Lo más preocupante es que esta dinámica ha sido normalizada e institucionalizada en el sistema político boliviano. Los sindicatos no solo pueden paralizar el país, sino que han consolidado su rol como interlocutores privilegiados del Estado, a menudo por encima de las instituciones democráticas. El “Estado Plurinacional” ha legitimado esta relación mediante negociaciones directas, prebendas y cuotas de poder, creando un sistema donde el corporativismo define políticas que afectan a toda la sociedad.
La aspiración máxima de muchos dirigentes revela la perversión del sistema: permanecer “en comisión” indefinidamente (cobrando salario sin trabajar), convertirse en políticos o integrar instancias como el directorio de la Caja Nacional de Seguridad Social, donde la ausencia de controles permite el enriquecimiento ilícito. Sin formación ni competencias técnicas, acceden a posiciones desde donde toman decisiones nacionales basadas en ignorancia o interés sectorial.
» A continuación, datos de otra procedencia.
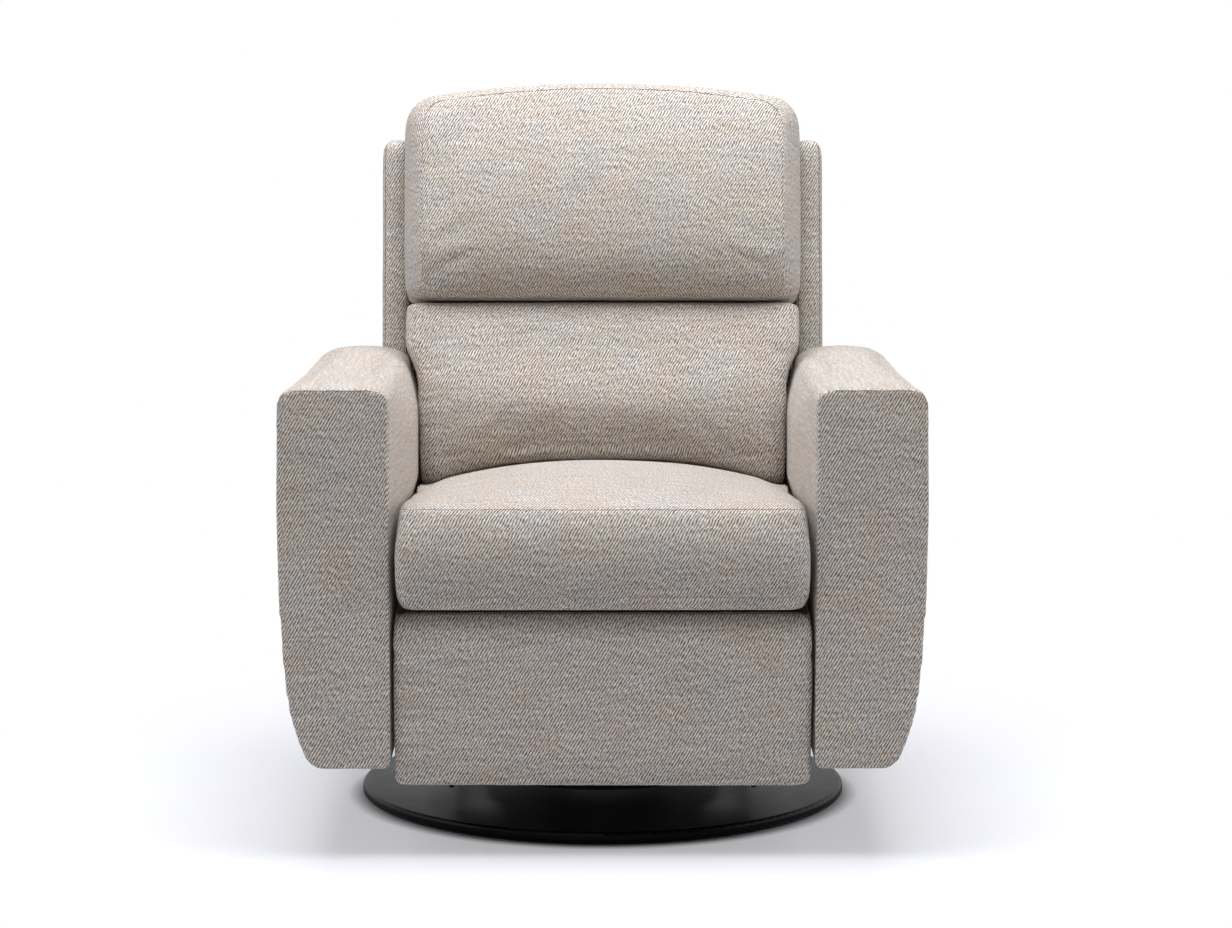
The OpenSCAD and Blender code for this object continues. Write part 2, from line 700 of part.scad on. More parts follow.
// Frame of an arm: an upright panel with a board along its top
module arm_frame(side) color(pine) sided(side) {
    y0 = arm_body_y + arm_pad + seat_gap;
    length = arm_rear_y - arm_pad - seat_gap - y0;
    top = arm_top - arm_pad - seat_gap;
    foot = arm_bottom + arm_pad + arm_frame_foot_h;
    x0 = arm_frame_in + seat_gap;
    difference() {
        union() {
            translate([x0, y0, foot]) cube([arm_board_t, length, top - foot]);
            translate([x0, y0, top - arm_board_t])
                cube([arm_cap_w_share * (arm_w - 2 * arm_pad), length, arm_board_t]);
        }
        arm_bolt_holes(x0 - over, x0 + arm_board_t + over);
    }
}

module left_arm_frame() arm_frame(-1);

module right_arm_frame() arm_frame(1);

module arm_bolts() color(bright_steel)
    for (side = [-1, 1], y = [arm_bolt_front_y, arm_bolt_rear_y]) sided(side) {
        at = [y, arm_bolt_z];
        nut_x = arm_frame_in + seat_gap + arm_board_t;
        x_pin(at, arm_bolt_r, side_rail_in - arm_bolt_head_t, nut_x + arm_bolt_head_t);
        x_pin(at, arm_bolt_head_r, side_rail_in - arm_bolt_head_t, side_rail_in);
        x_pin(at, arm_bolt_head_r, nut_x, nut_x + arm_bolt_head_t);
    }

module rear_skirt() color(fabric) translate([-skirt_half_w, side_rail_rear_y, skirt_bottom])
    cube([2 * skirt_half_w, skirt_t, skirt_top - skirt_bottom]);

module back_hinge_pins() color(bright_steel) for (side = [-1, 1]) sided(side) {
    at = [hinge_y, hinge_z];
    inner = drive_lane - seat_gap - pin_head_t;
    x_pin(at, hinge_pin_r, inner, side_rail_out + pin_head_t);
    x_pin(at, hinge_head_r, inner, inner + pin_head_t);
    x_pin(at, hinge_head_r, side_rail_out, side_rail_out + pin_head_t);
}

// Back

post_in = drive_lane + link_t;

module back_post(side) color(pine) in_back() sided(side)
    translate([post_in, post_front_w, post_foot_v])
        cube([post_t, post_rear_w - post_front_w, post_top_v - post_foot_v]);

module left_back_post() back_post(-1);

module right_back_post() back_post(1);

module back_top_rail() color(pine) in_back() translate([-post_in, post_front_w, post_top_v - top_rail_h])
    cube([2 * post_in, top_rail_w, top_rail_h]);

module back_bottom_rail() color(pine) in_back() translate([-post_in, post_front_w, bottom_rail_v])
    cube([2 * post_in, top_rail_w, bottom_rail_h]);

module back_springs() color(bright_steel) in_back() {
    foot_v = bottom_rail_v + bottom_rail_h;
    for (i = [0:back_spring_n - 1])
        translate([spring_x(i, back_spring_n, post_in), post_front_w + wire_t, foot_v]) rotate([90, 0, 0])
            zigzag(post_top_v - top_rail_h - foot_v, spring_swing, back_spring_waves);
}

// Side outline of the upper pillow in [w, v]: it rolls over the seam and laps over the frame's top
pillow_back_w = post_front_w - seat_gap;
pillow_face_w = pillow_back_w - pillow_t;
pillow_lip_r = 34;
pillow_top_r = 60;
pillow_seam_r = 14;
pillow_lap_w = post_rear_w - seat_gap;
pillow_side_r = 46;
pillow_foot_v = valley_v + pillow_rest_gap;
pillow_outline = rounded([
    [pillow_back_w, pillow_foot_v, pillow_seam_r],
    [pillow_back_w, pillow_lap_v, seat_gap],
    [pillow_lap_w, pillow_lap_v, pillow_seam_r],
    [pillow_lap_w, back_l - pillow_lip_r / 2, pillow_lip_r],
    [pillow_face_w + 2 * pillow_lip_r, back_l, 2 * pillow_top_r],
    [pillow_face_w + pillow_lip_r / 2, back_l - pillow_lip_r / 2, pillow_lip_r],
    [pillow_face_w, back_l - 3 * pillow_lip_r, pillow_top_r],
    [pillow_face_w, valley_v + 2 * pillow_lip_r, pillow_top_r],
    [pillow_face_w + pillow_lip_r, pillow_foot_v, pillow_seam_r]]);

module upper_back_pillow() color(fabric) in_back() cushion(pillow_outline,
    [(pillow_face_w + pillow_back_w) / 2, (valley_v + back_l) / 2], pillow_half_w, pillow_side_r,
    1 - 2 * pillow_side_r / (back_l - valley_v));

// Side outline of the lumbar cushion in [w, v]; its foot stays level above the seat
lumbar_foot_front_v = 124;
lumbar_foot_rear_v = 150;
lumbar_face_w = post_front_w - seat_gap - lumbar_t;
lumbar_lip_r = 30;
lumbar_side_r = 60;
lumbar_end_share = 0.35;
lumbar_centre_share = 0.8;
lumbar_gap = 2;
lumbar_outline = rounded([
    [pillow_back_w, lumbar_foot_rear_v, pillow_seam_r],
    [pillow_back_w, valley_v, pillow_seam_r],
    [lumbar_face_w + lumbar_lip_r, valley_v, pillow_seam_r],
    [lumbar_face_w, valley_v - 2 * lumbar_lip_r, pillow_top_r],
    [lumbar_face_w, lumbar_foot_front_v + 3 * lumbar_lip_r, pillow_top_r],
    [lumbar_face_w + lumbar_lip_r, lumbar_foot_front_v, pillow_seam_r]]);

module lumbar_cushion() color(fabric) in_back() cushion(lumbar_outline,
    [(lumbar_face_w + pillow_back_w) / 2,
        lumbar_foot_rear_v + lumbar_centre_share * (valley_v - lumbar_foot_rear_v)],
    arm_in - lumbar_gap, lumbar_side_r, lumbar_end_share);

wing_in = pillow_half_w + seat_gap;
wing_round_r = 30;
wing_edge_r = 8;
wing_mid_w = wing_rear_w - wing_depth / 3;
wing_outline = rounded([
    [wing_foot_w, wing_foot_v, wing_edge_r],
    [wing_rear_w, wing_foot_v, wing_edge_r],
    [wing_rear_w, wing_l, wing_round_r],
    [wing_rear_w - wing_depth, wing_l, wing_round_r],
    [wing_rear_w - wing_depth, wing_step_v, wing_round_r]]);

module back_wing(side) color(fabric) in_back() sided(side)
    skin([for (x = stations(wing_t / 2, wing_edge_r, 1, 3))
        let (inset = wing_edge_r * (1 - edge_share(x, wing_t / 2, wing_edge_r, 0)))
        [for (p = wing_outline) [wing_in + wing_t / 2 + x,
            p[0] + (p[0] < wing_mid_w ? inset : -inset),
            p[1] + (p[1] < wing_l / 2 ? inset : -inset)]]]);

module left_back_wing() back_wing(-1);

module right_back_wing() back_wing(1);

back_corner_r = 45;
back_edge_r = 6;
back_panel_outline = rounded([
    [-pillow_half_w, wing_foot_v, back_edge_r],
    [pillow_half_w, wing_foot_v, back_edge_r],
    [pillow_half_w, back_panel_v, back_corner_r],
    [-pillow_half_w, back_panel_v, back_corner_r]]);

module outside_back_panel() color(fabric) in_back()
    padded_panel(back_panel_outline, [0, back_panel_v / 2], post_rear_w, wing_rear_w, back_edge_r,
        1 - back_edge_r / pillow_half_w);

module back_hinge_brackets() color(steel) for (side = [-1, 1]) sided(side) difference() {
    in_back() side_plate(drive_lane, link_t) {
        circle(bracket_r, $fn = round_fn);
        translate([-bracket_r, 0]) square([2 * bracket_r, bracket_h]);
    }
    x_pin([hinge_y, hinge_z], hinge_pin_r + run_gap, drive_lane - over, drive_lane + link_t + over);
}

// Footrest

module foot_plate(lane) side_plate(lane, link_t) children();

module drive_link(side) color(steel) sided(side) {
    difference() {
        foot_plate(drive_lane) {
            capsule(front_yz(drive_pivot), front_yz(drive_end), link_half_w);
            capsule(front_yz(drive_end), front_yz(stay_start), link_half_w);
            translate(front_yz(drive_pivot)) circle(tube_boss_r, $fn = round_fn);
        }
        x_pin(front_yz(drive_pivot), torque_pin_r + run_gap, drive_lane - over, side_rail_in);
    }
    for (at = [front_yz(drive_end), front_yz(stay_start)]) {
        x_pin(at, rivet_r, carrier_lane - rivet_head_t / 2, drive_lane);
        x_pin(at, rivet_head_r, carrier_lane - lane_gap / 2 - rivet_head_t, carrier_lane - lane_gap / 2);
    }
}

module footrest_drive_links() for (side = [-1, 1]) drive_link(side);

module footrest_guide_links() color(steel) for (side = [-1, 1]) sided(side) {
    difference() {
        foot_plate(drive_lane) capsule(front_yz(guide_pivot), front_yz(guide_end), link_half_w);
        x_pin(front_yz(guide_pivot), rivet_r + run_gap, drive_lane - over, side_rail_in);
    }
    x_pin(front_yz(guide_end), rivet_r, carrier_lane - rivet_head_t / 2, drive_lane);
}

module footrest_carrier_links() color(steel) for (side = [-1, 1]) sided(side) {
    difference() {
        foot_plate(carrier_lane) {
            capsule(front_yz(drive_end), front_yz(carrier_pin), link_half_w);
            capsule(front_yz(drive_end), front_yz(guide_end), link_half_w);
        }
        x_pin(front_yz(drive_end), rivet_r + run_gap, carrier_lane - over, drive_lane);
        x_pin(front_yz(guide_end), rivet_r + open_pivot_gap, carrier_lane - over, drive_lane);
    }
    x_pin(front_yz(carrier_pin), rivet_r, bracket_lane - rivet_head_t / 2, carrier_lane);
}

module footrest_stay_links() color(steel) for (side = [-1, 1]) sided(side) {
    difference() {
        foot_plate(carrier_lane) capsule(front_yz(stay_start), front_yz(stay_end), link_half_w);
        x_pin(front_yz(stay_start), rivet_r + run_gap, carrier_lane - over, drive_lane);
    }
    x_pin(front_yz(stay_end), rivet_r, bracket_lane - rivet_head_t / 2, carrier_lane);
}

module footrest_brackets() color(steel) for (side = [-1, 1]) sided(side) {
    board_y = -foot_board_f + foot_board_t;
    difference() {
        foot_plate(bracket_lane) {
            capsule(front_yz(carrier_pin), front_yz(stay_end), link_half_w);
            translate([board_y, carrier_pin[1]])
                square([-carrier_pin[0] - board_y, stay_end[1] - carrier_pin[1]]);
        }
        x_pin(front_yz(carrier_pin), rivet_r + run_gap, bracket_lane - over, carrier_lane);
        x_pin(front_yz(stay_end), rivet_r + open_pivot_gap, bracket_lane - over, carrier_lane);
    }
    flange_z = stay_end[1] - bracket_flange_h;
    translate([bracket_lane + link_t - bracket_flange_w, board_y, flange_z])
        cube([bracket_flange_w, bracket_flange_t, bracket_flange_h]);
}

module footrest_torque_tube() color(steel) difference() {
    x_pin(front_yz(drive_pivot), torque_tube_r, -drive_lane, drive_lane);
    x_pin(front_yz(drive_pivot), torque_tube_r - torque_tube_wall, -drive_lane - over, drive_lane + over);
}

module footrest_board() color(pine)
    translate([-foot_w / 2 + foot_board_inset, -foot_board_f, foot_bottom + foot_board_inset])
        cube([foot_w - 2 * foot_board_inset, foot_board_t, foot_top - foot_bottom - 2 * foot_board_inset]);

foot_corner_r = 14;
foot_round_r = 14;
foot_ring_n = 6;

module footrest_cushion() color(fabric) {
    mid_z = (foot_top + foot_bottom) / 2;
    outline = rounded([
        [-foot_w / 2, foot_bottom, foot_corner_r],
        [foot_w / 2, foot_bottom, foot_corner_r],
        [foot_w / 2, foot_top, foot_corner_r],
        [-foot_w / 2, foot_top, foot_corner_r]]);
    rear_y = -foot_board_f - seat_gap;
    depth = foot_front - foot_board_f - seat_gap;
    skin([for (i = [0:foot_ring_n])
        let (t = i / foot_ring_n, inset = foot_round_r * (1 - edge_share(depth * t, depth, depth / 2, 0)))
        [for (p = outline)
            [p[0] - sign(p[0]) * inset, rear_y - depth * t, p[1] - sign(p[1] - mid_z) * inset]]]);
}

floor_pad();
floor_disc();
lower_bearing_race();
ball_cage();
bearing_balls();
race_bolts();
upper_bearing_race();
swivel_plate();
left_glider_frame();
right_glider_frame();
front_crossbar();
rear_crossbar();
upper_glide_pins();
frame_bolts();
front_left_glide_link();
front_right_glide_link();
rear_left_glide_link();
rear_right_glide_link();
front_link_bushes();
rear_link_bushes();
left_side_rail();
right_side_rail();
lower_glide_pins();
seat_front_rail();
seat_rear_rail();
seat_left_rail();
seat_right_rail();
seat_springs();
spring_clips();
seat_deck_pad();
seat_cushion();
left_arm_frame();
right_arm_frame();
left_arm_upholstery();
right_arm_upholstery();
left_arm_front();
right_arm_front();
arm_bolts();
rear_skirt();
back_hinge_pins();
left_back_post();
right_back_post();
back_top_rail();
back_bottom_rail();
back_springs();
upper_back_pillow();
lumbar_cushion();
left_back_wing();
right_back_wing();
outside_back_panel();
back_hinge_brackets();
footrest_torque_tube();
footrest_drive_links();
footrest_guide_links();
footrest_carrier_links();
footrest_stay_links();
footrest_brackets();
footrest_board();
footrest_cushion();
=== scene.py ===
"""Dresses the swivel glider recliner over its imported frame.

The cushions, arms, wings and footrest are cut as panels, sewn, stuffed and drawn in at their seams.
The steel, wood and rubber pieces of the frame keep their exact shape and get their finishes.
Metres. +Z is up, the chair faces -Y and the origin is on the floor, on the swivel axis.
"""

import json
import logging
import math
from dataclasses import dataclass, field, replace
from enum import Enum
from typing import Callable, Sequence, Union

import bmesh
import bpy
import numpy as np
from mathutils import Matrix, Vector, noise
from mathutils.bvhtree import BVHTree
from mathutils.kdtree import KDTree


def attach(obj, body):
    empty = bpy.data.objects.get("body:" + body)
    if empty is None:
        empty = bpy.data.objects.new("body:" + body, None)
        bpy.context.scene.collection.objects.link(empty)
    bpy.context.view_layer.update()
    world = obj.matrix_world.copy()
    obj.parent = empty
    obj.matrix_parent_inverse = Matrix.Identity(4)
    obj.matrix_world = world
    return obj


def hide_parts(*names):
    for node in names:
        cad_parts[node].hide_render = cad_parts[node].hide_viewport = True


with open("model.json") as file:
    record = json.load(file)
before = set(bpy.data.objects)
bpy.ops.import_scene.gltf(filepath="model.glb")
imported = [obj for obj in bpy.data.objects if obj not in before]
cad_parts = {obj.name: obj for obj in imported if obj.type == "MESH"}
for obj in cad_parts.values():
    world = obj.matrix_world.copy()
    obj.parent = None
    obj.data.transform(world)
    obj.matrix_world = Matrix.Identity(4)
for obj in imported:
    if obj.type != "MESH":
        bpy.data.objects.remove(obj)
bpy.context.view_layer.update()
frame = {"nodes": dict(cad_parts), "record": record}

LOG = logging.getLogger("recliner")
BACK_RAKE = math.radians(11.0)
BACK_HINGE = (0.0, 0.200, 0.330)
# Height and half-width of an arm's outer side, from its heel to its shoulder
FLANK = (
    (0.134, 0.3840), (0.150, 0.3920), (0.175, 0.4005), (0.205, 0.4072), (0.245, 0.4118),
    (0.290, 0.4152), (0.345, 0.4178), (0.400, 0.4196), (0.470, 0.4203), (0.540, 0.4190),
)
# Distances to a seam are read up to this one
FAR = 0.05
# Puckers beside a seam: their spacing, how far from it they fade, and their height
PUCKER = (0.011, 0.014, 0.0007)
# Length of one soft swell of the stuffing
SWELL_SIZE = 0.085
# Frames that the cloth simulation runs for
FRAMES = 20
# Blender's wave texture repeats every 2 pi / 20 units at a scale of 1
WAVE = 0.3141593
# Share of the swelling that is given before the cloth simulation gives the rest
PREFILLED = 0.55
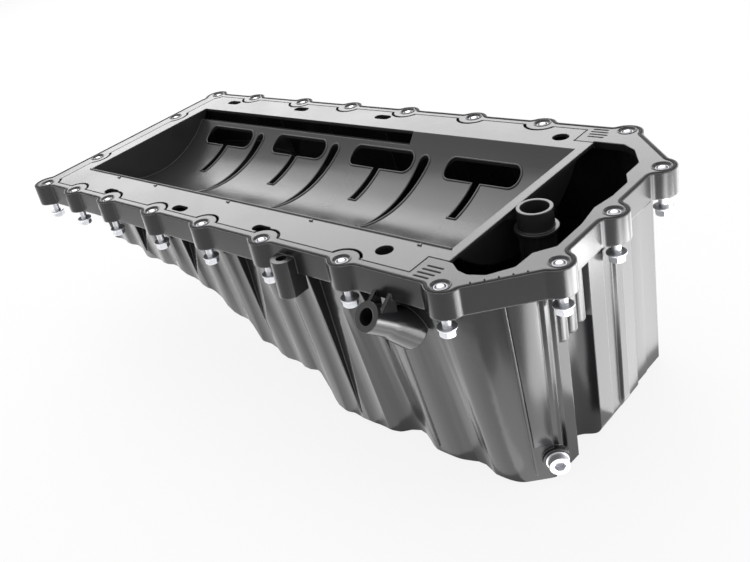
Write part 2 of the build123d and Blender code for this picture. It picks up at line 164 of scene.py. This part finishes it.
# %% World
WHITE = (1.0, 1.0, 1.0, 1.0)
world = bpy.data.worlds.new("studio_world")
scene.world = world
world.use_nodes = True
world_tree = world.node_tree
world_tree.nodes.clear()
world_out = world_tree.nodes.new("ShaderNodeOutputWorld")
sky_mix = world_tree.nodes.new("ShaderNodeMixShader")
for number, strength in ((1, 0.55), (2, 1.0)):
    sky = world_tree.nodes.new("ShaderNodeBackground")
    sky.inputs["Color"].default_value = WHITE
    sky.inputs["Strength"].default_value = strength
    world_tree.links.new(sky.outputs[0], sky_mix.inputs[number])
    print("world strength", strength, "for", "the surfaces" if number == 1 else "the white background")
world_tree.links.new(seen_white(world_tree), sky_mix.inputs["Fac"])
world_tree.links.new(sky_mix.outputs[0], world_out.inputs["Surface"])


# %% [markdown]
# ## Lamps
# Black plastic is lit by what it reflects: its flat tops show a lamp far behind, its walls show the table.
# One bright lamp would leave most of it black, so wide soft boxes stand behind, above and beside the pan.

# %% Lamps
def soft_box(name, place, aim, size_x, size_y, power):
    """A rectangular area lamp at place, turned to face aim."""
    data = bpy.data.lights.new(name, "AREA")
    data.shape = "RECTANGLE"
    data.size = size_x
    data.size_y = size_y
    data.energy = power
    lamp = bpy.data.objects.new(name, data)
    lamp.location = place
    lamp.rotation_euler = (Vector(aim) - Vector(place)).to_track_quat("-Z", "Y").to_euler()
    lamp.visible_camera = False
    scene.collection.objects.link(lamp)
    return lamp


lamps = [
    soft_box("back_box", (-2.4, 2.35, 1.45), (-0.2, 0.0, 0.0), 3.5, 1.7, 58.0),
    soft_box("high_box", (-1.6, 1.1, 2.1), (-0.3, 0.0, 0.0), 2.0, 1.2, 17.0),
    soft_box("top_box", (-0.4, 0.1, 1.7), (-0.3, 0.0, 0.0), 1.6, 1.2, 10.0),
    soft_box("end_box", (1.5, 0.9, 0.1), (0.05, 0.0, -0.12), 1.1, 0.6, 12.0),
    soft_box("near_box", (-1.0, -1.7, 0.35), (-0.25, -0.1, -0.1), 1.5, 0.9, 3.0),
]
print("lamps:", [lamp.name for lamp in lamps])


# %% [markdown]
# ## Light table
# The walls lean in towards the floor, so from above they mirror the table close to the pan and the hanging
# skirt mirrors it further out. Painting the floor brighter would light both alike. Flat lamps that lie on
# the floor, each between two corners and with its own power, light every stretch of wall by itself.

# %% Table panels
def table_panel(name, low, high, power, lift=0.001):
    """A lamp that lies on the floor between two (x, y) corners and shines up, as a lit table top does."""
    middle = ((low[0] + high[0]) / 2, (low[1] + high[1]) / 2)
    place = (*middle, floor_z + lift)
    return soft_box(name, place, (*middle, 1.0), high[0] - low[0], high[1] - low[1], power)


panels = [
    table_panel("end_panel", (0.058, 0.0), (0.9, 1.0), 7.2),
    table_panel("side_panel", (0.16, -0.17), (0.9, 0.0), 2.8),
    table_panel("corner_panel", (0.03, -0.26), (0.17, -0.10), 0.15),
    table_panel("skirt_panel", (0.22, -0.08), (0.42, 0.28), 2.0, lift=0.004),
    table_panel("near_panel", (-1.1, -0.34), (0.05, -0.13), 0.95),
    table_panel("far_panel", (-1.1, 0.14), (0.05, 0.38), 1.2),
    table_panel("left_panel", (-1.05, -0.3), (-0.64, 0.3), 1.1),
]
print("panels:", [panel.name for panel in panels])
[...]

A pesar de las distorsiones, criticar a los sindicatos sigue siendo visto como una traición a los movimientos sociales. Esta narrativa dominante ha anestesiado a la sociedad, que tolera una situación que socava al Estado y deslegitima a los mismos sindicatos. El cambio parece una quimera, sin condiciones políticas, económicas ni sociales para hacerlo realidad. Así, Bolivia permanece atrapada en un ciclo de corrupción, ineficiencia y desconfianza, con una salida cada vez más lejana.
Por eso resulta difícil mantener la esperanza. Las estructuras de poder, tanto sindicales como políticas, están demasiado entrelazadas como para ceder ante reformas superficiales. El camino hacia una transformación real se estrecha, mientras la posibilidad de una solución duradera se desvanece frente a la magnitud del abuso que impregna todos los niveles de la sociedad. La lucha por la libertad y la justicia en Bolivia se ha vuelto una utopía, condenada a repetirse en los mismos círculos viciosos de un sistema que se alimenta de la mediocridad y la sumisión.
Miguel Angel Amonzabel Gonzales es investigador y analista socioeconómico.